— START OF Data section —
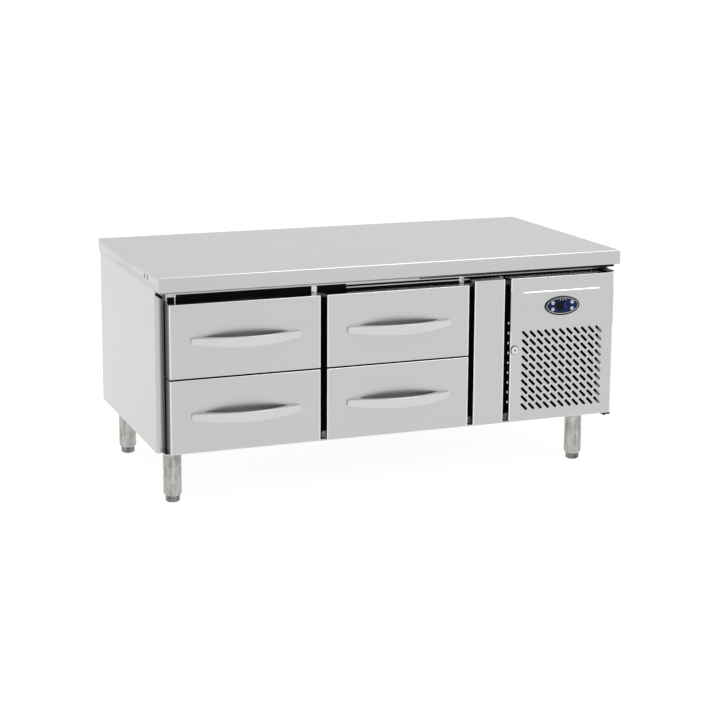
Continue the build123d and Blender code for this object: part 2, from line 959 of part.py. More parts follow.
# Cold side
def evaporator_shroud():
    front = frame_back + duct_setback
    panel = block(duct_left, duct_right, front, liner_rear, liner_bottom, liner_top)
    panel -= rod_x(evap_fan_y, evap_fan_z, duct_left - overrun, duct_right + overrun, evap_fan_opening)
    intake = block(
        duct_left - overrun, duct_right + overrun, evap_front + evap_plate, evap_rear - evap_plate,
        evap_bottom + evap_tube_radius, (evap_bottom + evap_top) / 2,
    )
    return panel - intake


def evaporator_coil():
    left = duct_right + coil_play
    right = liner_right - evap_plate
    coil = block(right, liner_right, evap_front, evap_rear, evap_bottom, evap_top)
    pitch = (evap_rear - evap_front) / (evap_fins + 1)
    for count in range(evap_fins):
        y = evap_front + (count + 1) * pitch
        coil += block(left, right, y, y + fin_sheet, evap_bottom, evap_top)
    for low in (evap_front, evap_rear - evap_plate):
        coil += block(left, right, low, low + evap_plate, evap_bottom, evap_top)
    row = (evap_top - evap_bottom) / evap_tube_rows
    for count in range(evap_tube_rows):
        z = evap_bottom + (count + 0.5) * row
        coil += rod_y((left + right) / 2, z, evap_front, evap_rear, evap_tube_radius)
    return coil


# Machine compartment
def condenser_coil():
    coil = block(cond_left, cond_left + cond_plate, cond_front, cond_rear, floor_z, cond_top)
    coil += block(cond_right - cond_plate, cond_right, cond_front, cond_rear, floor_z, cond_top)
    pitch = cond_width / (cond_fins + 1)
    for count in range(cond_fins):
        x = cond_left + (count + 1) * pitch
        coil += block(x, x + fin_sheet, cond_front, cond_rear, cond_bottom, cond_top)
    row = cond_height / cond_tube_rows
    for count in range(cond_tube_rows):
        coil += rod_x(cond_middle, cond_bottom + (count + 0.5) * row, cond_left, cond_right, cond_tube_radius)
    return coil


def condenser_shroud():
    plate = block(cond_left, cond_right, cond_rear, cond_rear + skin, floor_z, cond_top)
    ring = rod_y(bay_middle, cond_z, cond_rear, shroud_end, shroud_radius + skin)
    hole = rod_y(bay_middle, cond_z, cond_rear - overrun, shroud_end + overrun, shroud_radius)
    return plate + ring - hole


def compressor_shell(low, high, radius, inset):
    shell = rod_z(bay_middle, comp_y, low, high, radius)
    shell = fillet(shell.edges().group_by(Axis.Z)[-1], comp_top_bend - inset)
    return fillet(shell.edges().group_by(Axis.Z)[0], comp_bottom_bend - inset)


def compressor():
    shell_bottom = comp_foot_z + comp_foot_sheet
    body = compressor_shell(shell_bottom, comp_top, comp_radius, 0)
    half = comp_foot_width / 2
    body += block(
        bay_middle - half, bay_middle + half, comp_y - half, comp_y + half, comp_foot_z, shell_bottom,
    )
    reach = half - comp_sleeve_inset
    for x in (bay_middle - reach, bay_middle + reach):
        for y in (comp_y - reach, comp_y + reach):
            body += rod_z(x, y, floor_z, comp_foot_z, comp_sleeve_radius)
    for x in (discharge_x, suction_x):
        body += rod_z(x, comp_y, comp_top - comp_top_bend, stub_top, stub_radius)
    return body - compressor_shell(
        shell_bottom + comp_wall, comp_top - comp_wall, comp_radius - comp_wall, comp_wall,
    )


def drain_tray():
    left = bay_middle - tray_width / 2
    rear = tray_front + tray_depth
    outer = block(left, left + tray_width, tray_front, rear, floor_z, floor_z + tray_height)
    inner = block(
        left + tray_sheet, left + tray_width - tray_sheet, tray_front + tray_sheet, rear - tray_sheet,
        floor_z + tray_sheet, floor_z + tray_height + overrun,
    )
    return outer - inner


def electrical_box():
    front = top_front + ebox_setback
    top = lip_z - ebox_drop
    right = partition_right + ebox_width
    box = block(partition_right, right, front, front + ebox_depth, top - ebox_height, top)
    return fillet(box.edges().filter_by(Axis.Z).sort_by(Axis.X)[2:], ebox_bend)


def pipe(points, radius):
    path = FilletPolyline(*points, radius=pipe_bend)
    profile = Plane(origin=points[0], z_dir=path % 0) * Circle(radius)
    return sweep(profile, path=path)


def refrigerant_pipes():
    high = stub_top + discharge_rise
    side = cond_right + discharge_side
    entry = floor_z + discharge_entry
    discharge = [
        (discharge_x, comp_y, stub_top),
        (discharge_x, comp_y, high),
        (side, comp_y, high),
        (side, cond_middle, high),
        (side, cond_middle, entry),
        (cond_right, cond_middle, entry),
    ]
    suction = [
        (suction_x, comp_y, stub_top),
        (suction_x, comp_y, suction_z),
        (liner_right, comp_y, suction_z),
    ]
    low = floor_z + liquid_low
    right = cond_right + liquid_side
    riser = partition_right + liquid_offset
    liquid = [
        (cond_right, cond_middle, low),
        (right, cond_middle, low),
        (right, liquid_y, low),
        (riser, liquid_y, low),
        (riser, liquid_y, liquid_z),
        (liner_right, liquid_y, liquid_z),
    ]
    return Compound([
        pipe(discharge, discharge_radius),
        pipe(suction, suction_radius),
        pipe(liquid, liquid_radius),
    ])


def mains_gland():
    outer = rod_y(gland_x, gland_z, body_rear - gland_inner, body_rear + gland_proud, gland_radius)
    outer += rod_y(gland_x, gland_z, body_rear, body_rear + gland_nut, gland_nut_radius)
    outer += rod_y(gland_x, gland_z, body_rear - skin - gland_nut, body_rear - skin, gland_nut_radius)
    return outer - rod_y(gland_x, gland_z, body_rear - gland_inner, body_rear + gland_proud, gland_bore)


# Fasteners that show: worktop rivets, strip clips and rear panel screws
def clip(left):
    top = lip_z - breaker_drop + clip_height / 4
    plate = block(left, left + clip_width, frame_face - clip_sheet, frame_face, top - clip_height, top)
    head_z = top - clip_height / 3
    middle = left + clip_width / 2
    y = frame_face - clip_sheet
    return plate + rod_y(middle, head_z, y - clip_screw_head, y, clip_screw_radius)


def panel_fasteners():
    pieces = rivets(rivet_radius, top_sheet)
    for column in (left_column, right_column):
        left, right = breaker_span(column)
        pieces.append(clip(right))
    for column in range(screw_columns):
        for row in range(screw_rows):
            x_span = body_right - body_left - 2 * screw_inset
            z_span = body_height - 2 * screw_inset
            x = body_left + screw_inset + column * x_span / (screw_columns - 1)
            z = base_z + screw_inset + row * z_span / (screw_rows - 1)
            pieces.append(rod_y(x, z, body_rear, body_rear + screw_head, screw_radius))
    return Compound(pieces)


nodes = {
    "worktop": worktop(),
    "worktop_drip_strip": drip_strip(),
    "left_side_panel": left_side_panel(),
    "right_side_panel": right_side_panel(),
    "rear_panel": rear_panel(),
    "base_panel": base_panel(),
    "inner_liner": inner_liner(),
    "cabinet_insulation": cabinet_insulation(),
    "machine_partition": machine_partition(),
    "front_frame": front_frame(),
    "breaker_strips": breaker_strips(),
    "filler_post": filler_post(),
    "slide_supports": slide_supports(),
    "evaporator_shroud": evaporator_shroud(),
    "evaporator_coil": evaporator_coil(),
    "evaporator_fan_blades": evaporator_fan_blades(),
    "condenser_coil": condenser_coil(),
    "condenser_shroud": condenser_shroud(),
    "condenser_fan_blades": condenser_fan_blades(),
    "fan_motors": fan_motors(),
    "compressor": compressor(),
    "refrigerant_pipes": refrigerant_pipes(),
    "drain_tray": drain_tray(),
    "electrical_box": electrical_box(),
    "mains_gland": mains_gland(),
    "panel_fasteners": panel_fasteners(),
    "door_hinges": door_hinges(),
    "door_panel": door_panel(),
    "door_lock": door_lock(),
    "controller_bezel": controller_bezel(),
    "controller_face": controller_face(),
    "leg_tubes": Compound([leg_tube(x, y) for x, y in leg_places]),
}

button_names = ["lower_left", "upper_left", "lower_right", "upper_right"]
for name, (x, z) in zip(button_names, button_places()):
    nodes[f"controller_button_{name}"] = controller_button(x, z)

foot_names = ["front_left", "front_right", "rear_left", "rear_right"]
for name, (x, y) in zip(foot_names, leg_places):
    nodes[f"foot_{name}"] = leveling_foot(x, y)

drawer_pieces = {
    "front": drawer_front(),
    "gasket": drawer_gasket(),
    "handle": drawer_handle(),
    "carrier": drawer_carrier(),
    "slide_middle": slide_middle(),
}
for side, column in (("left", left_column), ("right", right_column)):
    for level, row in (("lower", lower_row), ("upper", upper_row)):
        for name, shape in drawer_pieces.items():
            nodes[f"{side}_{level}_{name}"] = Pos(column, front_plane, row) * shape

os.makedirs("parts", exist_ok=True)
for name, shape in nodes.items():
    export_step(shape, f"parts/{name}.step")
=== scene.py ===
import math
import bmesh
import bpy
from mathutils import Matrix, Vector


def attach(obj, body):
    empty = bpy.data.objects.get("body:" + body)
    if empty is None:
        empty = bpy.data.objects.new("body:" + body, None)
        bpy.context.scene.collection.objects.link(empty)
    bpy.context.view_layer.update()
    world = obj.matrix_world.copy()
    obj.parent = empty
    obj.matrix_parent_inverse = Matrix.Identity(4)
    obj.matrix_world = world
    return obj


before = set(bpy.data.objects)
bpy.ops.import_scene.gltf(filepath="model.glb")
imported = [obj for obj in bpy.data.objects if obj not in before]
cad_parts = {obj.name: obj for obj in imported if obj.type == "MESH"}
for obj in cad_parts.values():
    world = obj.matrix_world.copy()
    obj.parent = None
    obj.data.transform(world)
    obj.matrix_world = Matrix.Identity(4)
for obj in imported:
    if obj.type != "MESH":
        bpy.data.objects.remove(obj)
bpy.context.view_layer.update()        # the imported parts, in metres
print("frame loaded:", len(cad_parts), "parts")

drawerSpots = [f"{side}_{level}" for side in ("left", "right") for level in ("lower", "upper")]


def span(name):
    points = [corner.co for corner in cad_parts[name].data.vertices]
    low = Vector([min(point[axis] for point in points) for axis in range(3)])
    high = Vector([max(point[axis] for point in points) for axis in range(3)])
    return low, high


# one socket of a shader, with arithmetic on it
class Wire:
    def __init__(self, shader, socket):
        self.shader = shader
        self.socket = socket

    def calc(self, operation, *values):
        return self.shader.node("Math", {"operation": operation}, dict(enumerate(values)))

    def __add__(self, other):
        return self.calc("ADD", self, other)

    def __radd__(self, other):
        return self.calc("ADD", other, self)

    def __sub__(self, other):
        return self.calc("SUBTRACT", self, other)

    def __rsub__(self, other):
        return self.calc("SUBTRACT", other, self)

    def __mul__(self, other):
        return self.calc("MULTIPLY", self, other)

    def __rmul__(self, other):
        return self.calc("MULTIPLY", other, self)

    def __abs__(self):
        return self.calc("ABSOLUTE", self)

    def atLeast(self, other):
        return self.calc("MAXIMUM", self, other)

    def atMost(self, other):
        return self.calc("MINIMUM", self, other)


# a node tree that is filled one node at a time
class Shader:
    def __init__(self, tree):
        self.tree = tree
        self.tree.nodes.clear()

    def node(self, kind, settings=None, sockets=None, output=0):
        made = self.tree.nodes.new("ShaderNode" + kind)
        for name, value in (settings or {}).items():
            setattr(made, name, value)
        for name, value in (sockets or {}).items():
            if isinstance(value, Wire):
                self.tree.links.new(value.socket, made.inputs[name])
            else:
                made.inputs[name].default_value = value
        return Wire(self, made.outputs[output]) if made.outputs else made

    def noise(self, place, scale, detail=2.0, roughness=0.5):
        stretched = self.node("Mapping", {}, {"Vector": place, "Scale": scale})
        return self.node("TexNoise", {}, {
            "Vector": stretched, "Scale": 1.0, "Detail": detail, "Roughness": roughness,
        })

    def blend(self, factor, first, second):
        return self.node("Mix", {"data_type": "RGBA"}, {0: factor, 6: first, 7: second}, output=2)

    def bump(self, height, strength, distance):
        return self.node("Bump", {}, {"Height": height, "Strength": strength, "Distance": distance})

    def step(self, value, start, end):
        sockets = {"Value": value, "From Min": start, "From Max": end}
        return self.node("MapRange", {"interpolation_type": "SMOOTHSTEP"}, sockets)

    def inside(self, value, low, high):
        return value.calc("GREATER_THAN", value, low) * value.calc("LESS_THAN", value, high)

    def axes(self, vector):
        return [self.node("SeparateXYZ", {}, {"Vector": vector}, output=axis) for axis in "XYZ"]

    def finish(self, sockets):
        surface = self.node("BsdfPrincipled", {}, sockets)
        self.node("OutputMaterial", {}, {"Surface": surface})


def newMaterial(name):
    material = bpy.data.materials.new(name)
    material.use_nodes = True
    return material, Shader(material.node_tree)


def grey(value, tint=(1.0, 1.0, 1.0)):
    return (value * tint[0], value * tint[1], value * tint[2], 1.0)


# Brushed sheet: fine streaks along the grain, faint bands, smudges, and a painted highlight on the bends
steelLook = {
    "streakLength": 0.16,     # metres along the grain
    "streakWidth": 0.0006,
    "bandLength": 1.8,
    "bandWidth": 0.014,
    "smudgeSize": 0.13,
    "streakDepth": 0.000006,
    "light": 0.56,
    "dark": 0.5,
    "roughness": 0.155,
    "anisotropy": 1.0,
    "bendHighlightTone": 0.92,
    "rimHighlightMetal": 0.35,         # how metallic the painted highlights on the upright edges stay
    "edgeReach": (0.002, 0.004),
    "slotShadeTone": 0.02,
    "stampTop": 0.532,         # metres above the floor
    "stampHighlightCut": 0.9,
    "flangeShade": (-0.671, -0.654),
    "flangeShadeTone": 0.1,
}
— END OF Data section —
• Set task:
Take the lines above from the first through the one containing "return panel - intake" and reproduce them exactly; include nothing else.

• Answer to the exercise:
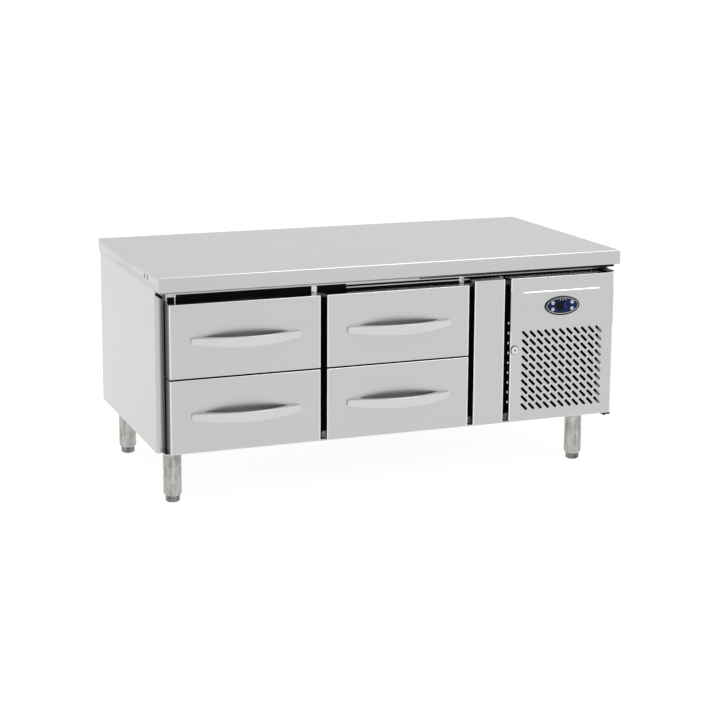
Continue the build123d and Blender code for this object: part 2, from line 959 of part.py. More parts follow.
# Cold side
def evaporator_shroud():
    front = frame_back + duct_setback
    panel = block(duct_left, duct_right, front, liner_rear, liner_bottom, liner_top)
    panel -= rod_x(evap_fan_y, evap_fan_z, duct_left - overrun, duct_right + overrun, evap_fan_opening)
    intake = block(
        duct_left - overrun, duct_right + overrun, evap_front + evap_plate, evap_rear - evap_plate,
        evap_bottom + evap_tube_radius, (evap_bottom + evap_top) / 2,
    )
    return panel - intake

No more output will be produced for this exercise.